Field Update for Overloadable Record Fields

You can (continue to) use pattern matching and data constructor tagging for record update:

    case r of {
     Cust_Price {unit_Price, ..}
          -> Cust_Price {unit_Price = unit_Price * 1.05, .. }
    }         -- increases Price by 5%

(This uses ‑XDisambiguateRecordFields, -XRecordWildCards and ‑XNamedFieldPuns -- all mature GHC extensions.)

The new part is polymorphic record update:

    myPrice{ unit_Price = 72 :: Int }

Returns a record with same fields as myPrice, except a different unit_Price. Note that the update can change the type of a field (if the record declaration is polymorphic).

Note that upon first encountering that expression, we don't know the record types (because unit_Price is overloaded). So the types initially inferred are:

    <expr>  :: r { unit_Price :: Int } => r
    myPrice :: _r{ unit_Price :: t }   => _r

That is, the update might be changing the record type as well as the field type -- in case that the record type is parametric over the field type.

Behind the scenes, the update syntax with an expression prefix to the { ... } is syntactic sugar for a call to the polymorphic record update method set:

    set (undefined :: Proxy_unit_Price) (72 :: Int) myPrice

[See <DORF -- Implementor's view> for what the Proxy is doing.]

Normal type inference/instance resolution will find the record type for myPrice, and therefore the correct instance to apply the update.

You can update multiple fields at the same time:

    myCustNA { firstName = "Fred", lastName = "Dagg" }

[There's a poor story to tell here in implementation terms: we split into two calls to set, one nested inside the other.
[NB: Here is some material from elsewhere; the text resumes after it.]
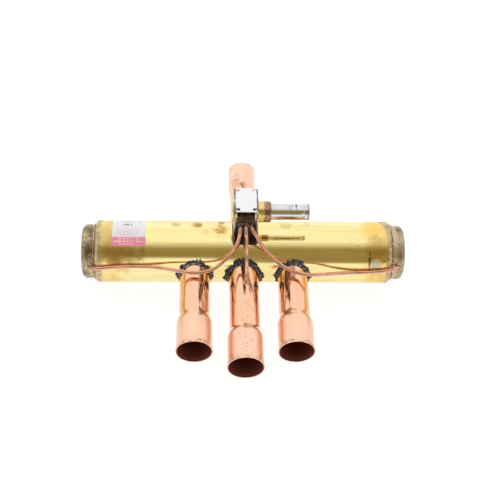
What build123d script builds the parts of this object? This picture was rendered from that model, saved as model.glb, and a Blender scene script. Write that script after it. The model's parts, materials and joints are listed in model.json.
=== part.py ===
from build123d import *
import os
from math import asin, degrees, radians, sin, tan

# Four-way reversing valve for a heat pump: a sliding D-valve in a brass tube, four brazed
# copper stubs, and a small pilot valve that steers it through capillary tubes.
# +X runs along the main body towards the pilot's stem, -Y along the three neighbouring
# stubs, +Y along the discharge stub and +Z up to the pilot. The origin is where the main
# body's axis meets the axis of the suction and discharge stubs. Millimetres.

# Fits
BRAZE_GAP = 0.05          # capillary gap of a brazed or stacked joint
RUNNING_GAP = 0.05        # radial play of a sliding fit
FREE_GAP = 0.3            # play of a loose fit
PAST = 1.0                # how far a cutting shape runs past a face
FAR = 40.0                # past every side of the pilot and its bracket

# Main body tube, 2-1/4 inch
BODY_R = 28.575
BODY_WALL = 1.575
BORE_R = BODY_R - BODY_WALL
BODY_HALF = 135.5
SHOULDER_LENGTH = 4.6

# End caps
CAP_R = 24.8
CAP_WALL = 3.0
CAP_FACE_X = 147.5
CAP_CORNER_R = 5.0
CAP_FLANGE_R = 26.9
CAP_FLANGE_X = (124.4, 127.4)
CAP_FLANGE_END_X = 131.0
CAP_BEAD_RISE = 1.5
CAP_BEAD_WIDTH = (0.9, 1.4)    # at its crest and at its foot

# Ports and stubs
PORT_PITCH = 44.45
PORT_R = 12.4
SEAT_FACE_Y = -14.0
SEAT_HALF = 68.0
STUB_ROOT_Y = -19.1
STUB_R = 13.6
STUB_WALL = 1.2
STUB_SOCKET_R = 14.375    # takes 1-1/8 inch tube
STUB_SOCKET_OUTER_R = 15.6
BELL_LENGTH = 4.0         # of the flare at a port socket's mouth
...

It's wasteful to build the intermediate record. Worse, the two fields' types might be parametric in the record type or polymorphically related (perhaps one is a method to apply to the other), then we get a type failure on the intermediate record.]

Some discussion threads have argued that Haskell's current record update syntax is awkward. The DORF proposal is to implement field update using a polymorphic function. Once this is implemented, alternative syntax could be explored, providing it desugars to a call to set.